The cast of the show takes part in a reread during "Friends: The Reunion." (Courtesy of HBO Max)

In a way the reunion maintains that conflict. The episode is presented in part as a reality TV program, giving us the inside scoop as these six actors reunite for the first time since the show ended. We watch them admiring the set and getting their first look at each other, telling stories like they're just hanging out, when in fact we're there watching them, intruding on that time.

There's no actual episode to the reunion, which is a little unfortunate. The writing on that show was so good and the chemistry so alive. Watching them sit around a table rereading things they performed 20 years ago is sometimes almost as good as the real thing, but not quite. And when you come to the circus you want to see the acrobats fly.

Occasionally the magic happens just in their interactions — them playing Trivial Pursuit together about the show, or surviving a group interview with James Corden's endless unctuousness. One of Schwimmer's stories is interrupted by Kudrow freaking out over a bug, and suddenly for a moment it's all so very Ross and Phoebe.

Just as watching the show when it aired kept alive my experiences of college, the reunion reminds me of my own experience of reunions, which are always such a muddle of gratitude and sadness. Friendships are sites of so much buried treasure, memories and repartee and experiences that we can often only fully remember when we we're together. To return to friends you haven't seen for a long time is to realize how lucky you were and still are.

Official trailer for "Friends: The Reunion" (YouTube/HBO Max)

But sometimes reunions are also reconnections with parts of yourself that you'd forgotten, including the dreams that you had back then, the things you said you were going to do and haven't, or failed at, or perhaps succeeded at but it wasn't what you thought. I spent a lot of the reunion watching Matthew Perry, who said little and often seemed uncomfortable. In some of the other actors as well, you could see a certain skittishness around the camera, a sense of vulnerability and maybe pain. Returning to a world from 20 years ago is an act of recovery but also of loss.

When I first started in screenwriting school, our sitcom professor told us that every sitcom is a meditation on hell.

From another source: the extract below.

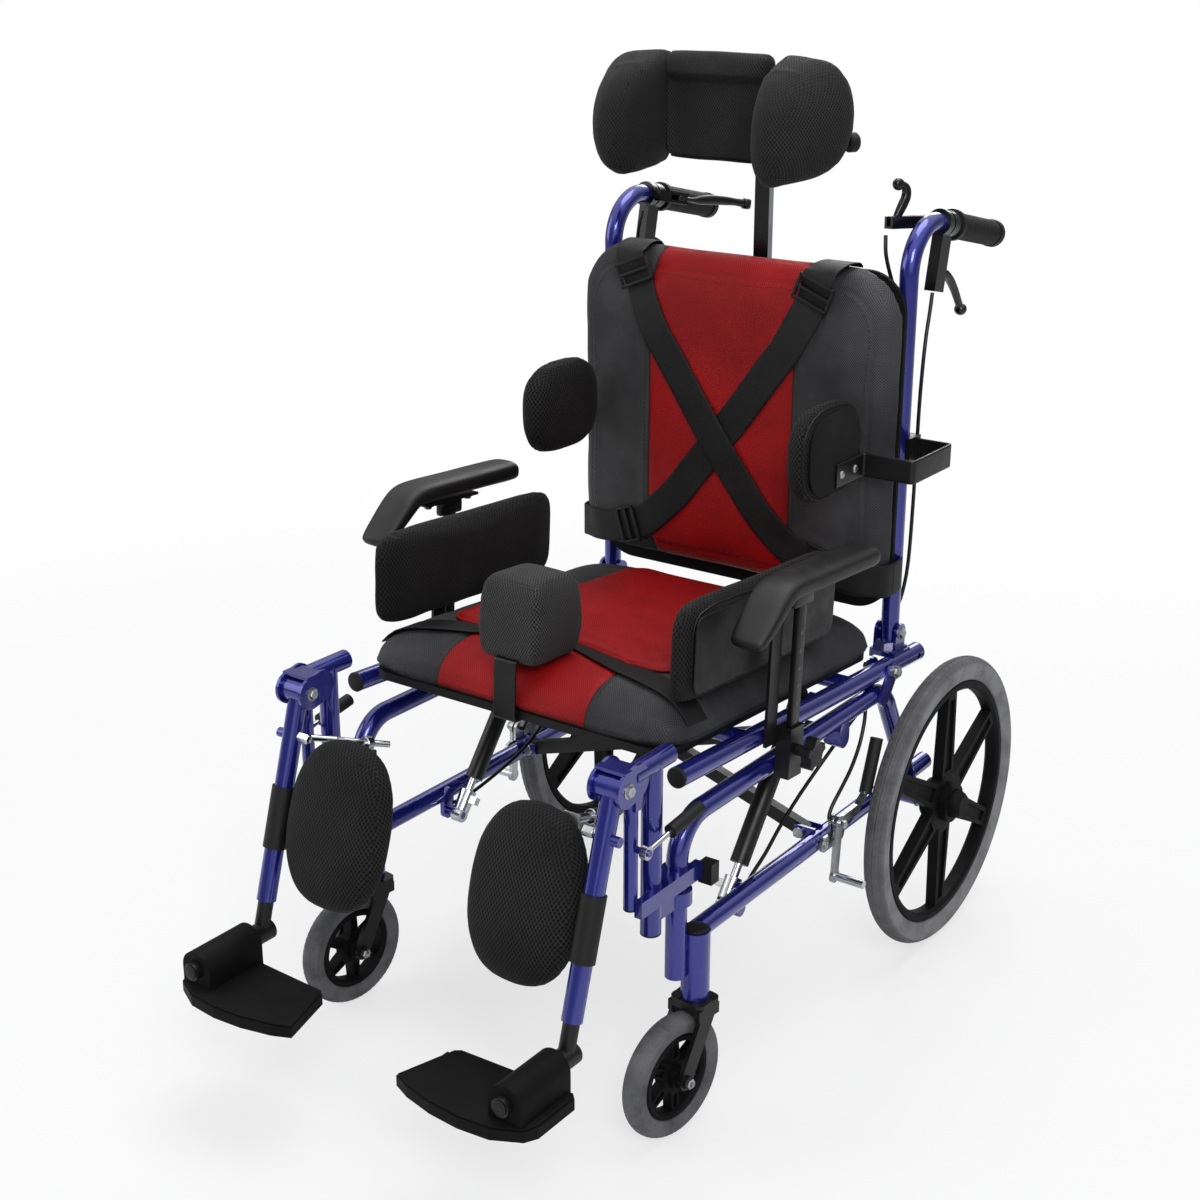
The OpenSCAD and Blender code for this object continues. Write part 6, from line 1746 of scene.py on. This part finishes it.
def hex_bolt(name, body, place, out, r, height, washer=False):
    """A hexagon head or nut, on a washer or not; out is the way it points along X."""
    d = Vector((out, 0, 0))
    place = Vector(place)
    profile = [(0, r), (height - 0.8, r), (height, r - 0.9), (height + 0.05, 0.1)]
    parts = [turned("head", place + d if washer else place, d, profile, 6, None, ZINC)]
    if washer:
        profile = [(0, r + 2.0), (0.8, r + 2.0), (1.0, r + 1.6)]
        parts.append(turned("washer", place, d, profile, 28, None, ZINC))
    settle(merge(name, parts), body, "chrome")


def bolts():
    """Heads and nuts at the pivots and axles."""
    for side_name, s in SIDES:
        for name, body, x, y_z, out, r, height, washer in (
            ("tilt_bolt_head_", "base", 262, (TILT_Y, TILT_Z), s, 6.4, 4.2, False),
            ("tilt_bolt_nut_", "base", 218, (TILT_Y, TILT_Z), -s, 6.4, 4.2, False),
            ("axle_bolt_head_", "base", 217, AXLE, -s, 8.4, 4.0, False),
            ("lock_bolt_", "base", 270, (106, 262), s, 5.6, 3.2, False),
            ("knee_bolt_", "hanger_" + side_name, 250.5, KNEE, s, 6.6, 4.0, True),
            ("knee_nut_", "hanger_" + side_name, 209.5, KNEE, -s, 6.6, 4.0, True),
            ("recline_bolt_", "seat", 241.5, RECLINE, s, 6.6, 4.2, True),
        ):
            hex_bolt(name + side_name, body, (s * x, *y_z), out, r, height, washer)


def bead(name, centre, axis, r):
    """A weld bead round a joint of the base, a little uneven."""
    u, v = basis(Vector(axis))
    line, radii = [], []
    for k in range(61):
        a = 2 * math.pi * k / 60
        wave = 0.35 * math.sin(a * 14) + 0.2 * math.sin(a * 5 + 1)
        line.append(Vector(centre) + (u * math.cos(a) + v * math.sin(a)) * (r + 0.2 * wave))
        radii.append(2.0 + 0.3 * wave)
    settle(tube_part(name, line, radii, 8, None, BLUE, False), "base", "frame_blue")


grips()
plugs()
bolts()
for side_name, s in SIDES:
    bead("bead_post_" + side_name, (s * FRAME_X, -222.0, 238), (0, 1, 0), 12.2)
    bead("bead_leg_" + side_name, (s * FRAME_X, 338.4, 238), (0, 1, 0), 12.6)
    bead("bead_axle_" + side_name, (s * 253, *AXLE), (1, 0, 0), 16.4)


# Levers: tapered blades with rounded ends, in the slots of their bodies


def blade_part(name, path, widths, heights):
    """A bar along points in its own X-Y plane; widths lie in the plane and heights square to it."""
    path = smooth_route(path, 5)
    n = len(path)

    def spread(values, i):
        t = i / (n - 1) * (len(values) - 1)
        k = min(int(t), len(values) - 2)
        return values[k] + (values[k + 1] - values[k]) * (t - k)

    rings = []
    for i, p in enumerate(path):
        d = (path[min(i + 1, n - 1)] - path[max(i - 1, 0)]).normalized()
        side = Vector((-d.y, d.x, 0)).normalized()
        up = d.cross(side)
        end = min(1.0, min(i, n - 1 - i) / 2.0)
        k = 0.45 + 0.55 * math.sqrt(max(0.0, 1 - (1 - end) ** 2))
        w, h = spread(widths, i) / 2 * k, spread(heights, i) / 2 * k
        rings.append([p + side * (w * u) + up * (h * v) for u, v in circle(20, 3)])
    return finish_part(loft_rings(name, rings), None, GLOSS, 50)


def turn_xyz(x, y, z):
    """A rotation in degrees about X, then Y, then Z."""
    turns = [Matrix.Rotation(math.radians(angle), 4, axis) for angle, axis in ((z, "Z"), (y, "Y"), (x, "X"))]
    return turns[0] @ turns[1] @ turns[2]


def place_lever(name, blade, tip, eye, s, matrix, body):
    """Joins a blade, its rounded tip and the eye round its pivot, and mirrors them where s is below 0."""
    tip = turned("tip", tip[0], (0, 0, 1), tip[1], 24, None, GLOSS, 60)
    ring = [(0, 6.2), (0.5, 6.8), (5.9, 6.8), (6.4, 6.2)]
    eye = turned("eye", (*eye, -3.2), (0, 0, 1), ring, 24, None, GLOSS)
    piece = merge(name, [blade, tip, eye])
    piece.data.transform(matrix)
    if s < 0:
        piece.data.transform(Matrix.Diagonal((-1, 1, 1, 1)))
        piece.data.flip_normals()
    settle(piece, body, "black_plastic", body)


def levers():
    """The hooked release lever on the left handle, the straight one on the right and two brake levers."""
    handle = Matrix.Translation(HANDLE_START * 0.001) @ Matrix.Rotation(-HANDLE_BEND, 4, "X")
    start = handle @ Matrix.Translation(mm(-21, 0, 8))
    path = [(52, 2, 0), (48, 10, 0), (42, 20, 0), (36.5, 30, 0), (36, 39, 0), (41, 45, 0), (50, 46.5, 0)]
    hook = blade_part("hook", path, [10, 11, 12, 12, 11, 9, 9], [6.4, 8, 10, 10, 10, 9, 9])
    round_end = [(0, 4.6), (1.4, 6.6), (3.4, 7.6), (5.4, 7.9), (7.4, 7.6), (9.4, 6.6), (10.8, 4.6)]
    tip = (50, 46.5, -5.4), round_end
    upright = start @ turn_xyz(180, 110, 0) @ turn_xyz(0, 0, -8)
    place_lever("release_hook_left", hook, tip, (52, 2), 1, upright, "release_lever_left")
    path = [(34, 2, 0), (54, 3, 0), (68, 3.4, 1.6), (88, 4, 4.2), (110, 4.2, 6), (130, 6, 6.6)]
    path.append((146, 9.6, 6.2))
    blade = blade_part("blade", path, [9, 9, 11, 12, 11, 10, 10], [6.4, 6.4, 12, 14, 13, 10.5, 12])
    tip = (147, 9.8, -1.2), [(0, 4.8), (1.4, 6.6), (4, 7.2), (10.6, 7.2), (13.2, 6.6), (14.6, 4.8)]
    flat = start @ turn_xyz(90, -110, 0)
    place_lever("release_blade_right", blade, tip, (34, 2), -1, flat, "release_lever_right")
    path = [(18, 60, 0), (32, 60.6, 0), (46, 63, 0), (62, 70, 0), (78, 80.5, 0), (92, 92, 0), (105, 103, 0)]
    tip = (106, 104, -7.6), [(0, 3.2), (1.2, 5.4), (4, 7.4), (7.6, 8.2), (11.2, 7.4), (14, 5.4), (15.2, 3.2)]
    down = handle @ turn_xyz(0, -90, 0)
    for side_name, s in SIDES:
        arm = blade_part("arm", path, [10, 10, 11, 11, 10, 9, 8.5], [6.4, 6.4, 9.5, 10, 9.5, 9, 8.5])
        place_lever("brake_arm_" + side_name, arm, tip, (18, 60), s, down, "brake_lever_" + side_name)


levers()


# Stage and light


def build_stage():
    """The floor, the white studio round it and four lamps."""
    bm = bmesh.new()
    bmesh.ops.create_grid(bm, x_segments=2, y_segments=2, size=90)
    floor = from_bmesh("floor", bm, False)
    paint = bpy.data.materials.new("floor")
    paint.use_nodes = True
    tree = paint.node_tree
    tree.nodes.clear()
    graph = Graph(tree)
    out = graph.node("OutputMaterial")
    matte = graph.node("BsdfDiffuse")
    matte.inputs["Color"].default_value = (0.86, 0.86, 0.86, 1)
    glow = graph.node("Emission")
    glow.inputs["Color"].default_value = (1, 1, 1, 1)
    mixed = graph.node("MixShader")
    path = graph.node("LightPath")
    place = graph.node("TexCoord").outputs["Object"]
    far = graph.step(graph.vector("LENGTH", place), 0.9, 2.6, 0.66, 1.0)
    seen = graph.math("MULTIPLY", path.outputs["Is Camera Ray"], far)
    graph.put(mixed.inputs[0], seen)
    graph.put(mixed.inputs[1], matte.outputs[0])
    graph.put(mixed.inputs[2], glow.outputs[0])
    graph.put(out.inputs[0], mixed.outputs[0])
    floor.data.materials.append(paint)

    world = bpy.data.worlds.new("studio")
    bpy.context.scene.world = world
    world.use_nodes = True
    tree = world.node_tree
    tree.nodes.clear()
    graph = Graph(tree)
    out = graph.node("OutputWorld")
    shown = graph.node("Background")
    shown.inputs["Color"].default_value = (1, 1, 1, 1)
    shown.inputs["Strength"].default_value = 1.0
    lighting = graph.node("Background")
    lighting.inputs["Color"].default_value = (0.95, 0.97, 1.0, 1)
    lighting.inputs["Strength"].default_value = 0.36
    mirrored = graph.node("Background")
    mirrored.inputs["Color"].default_value = (1, 1, 1, 1)
    toward = graph.node("TexCoord").outputs["Generated"]
    height = graph.split(toward)[2]
    sky = graph.step(height, 0.20, 0.80, 0.22, 1.20)
    strip = graph.step(graph.vector("DOT_PRODUCT", toward, (0.64, -0.70, 0.31)), 0.84, 0.93, 0.0, 1.1)
    side = graph.step(graph.vector("DOT_PRODUCT", toward, (-0.86, -0.42, 0.28)), 0.90, 0.96, 0.0, 0.9)
    graph.put(mirrored.inputs["Strength"], graph.math("MAXIMUM", sky, graph.math("MAXIMUM", strip, side)))
    mixed = graph.node("MixShader")
    glossy = graph.node("MixShader")
    path = graph.node("LightPath")
    graph.put(glossy.inputs[0], path.outputs["Is Glossy Ray"])
    graph.put(glossy.inputs[1], lighting.outputs[0])
    graph.put(glossy.inputs[2], mirrored.outputs[0])
    direct = graph.math("MAXIMUM", path.outputs["Is Camera Ray"], path.outputs["Is Transmission Ray"])
    graph.put(mixed.inputs[0], direct)
    graph.put(mixed.inputs[1], glossy.outputs[0])
    graph.put(mixed.inputs[2], shown.outputs[0])
    graph.put(out.inputs[0], mixed.outputs[0])

    aim = Vector((0, -0.05, 0.6))
    for name, place, size, power in (
        ("key", (2.4, -2.6, 3.0), 1.5, 74),
        ("fill", (-3.0, -2.0, 1.9), 2.4, 34),
        ("top", (0.2, 0.6, 3.6), 2.0, 52),
        ("rim", (-1.0, 3.2, 2.2), 1.6, 34),
    ):
        lamp = bpy.data.lights.new(name, "AREA")
        lamp.shape = "SQUARE"
        lamp.size = size
        lamp.energy = power
        holder = add_object(name, lamp)
        holder.location = place
        holder.rotation_euler = (aim - Vector(place)).to_track_quat("-Z", "Y").to_euler()
    bpy.context.scene.view_settings.view_transform = "Standard"


build_stage()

The characters are trapped in situations from which they can never escape until maybe the very end — in-laws that drive them crazy; a boss who is ridiculously inappropriate; the person you want to marry dating someone else. It's actually the fact that they are trapped that makes their stories so funny and compelling. But most of the time those situations would not be fun to live through.

Listening to Perry describe the terrible feelings he went through every single time he delivered a joke that didn't get a laugh, Schwimmer talk about having to work with a monkey that was constantly eating live grubs and then rubbing their remains into his hair, or Matt LeBlanc tell the story of turning on his TV and seeing the screen broken into six squares, each of which was an image from a helicopter of one of their homes, you get a taste of that "trapped in hell" dimension of their experience.

But when I consider my favorite memories of the series itself, I note that it's usually the times when the story went hilariously off the rails, or the characters seemed to break free of the dominant narratives of the show. It's Monica ending up with Chandler or Rachel walking away from her supposed OTP Ross (ugh) in favor of Joey; or literally anything that Phoebe did at any time. (Lisa Kudrow is basically a living avatar of anarchy and joy.)

In one of the best moments of the reunion, young people tell stories of watching the show to give them a sense of friendship they weren't experiencing in their own lives, or learning from the show that they could demand more than they thought. In religious circles we call what they're talking about revelation, story as an unexpected encounter with something bigger than ourselves, something that opens us up to deeper truth and new possibilities.

Six people sitting around drinking coffee might seem like a strange place for God to show his face. But does a burning bush in the desert really make more sense?

And really right from the start, when Rachel left her fiancé at the altar, "Friends" was a story about people who refused to believe they had to be trapped, who believed life could be better than they had been told. As actors they might have been there for each other in a mostly protective way, as they tried to survive well, us. But as characters their friendship was not just a shelter from the storm, but a launching pad to unknown futures that they sensed but couldn't see, to a life that somehow would give them more.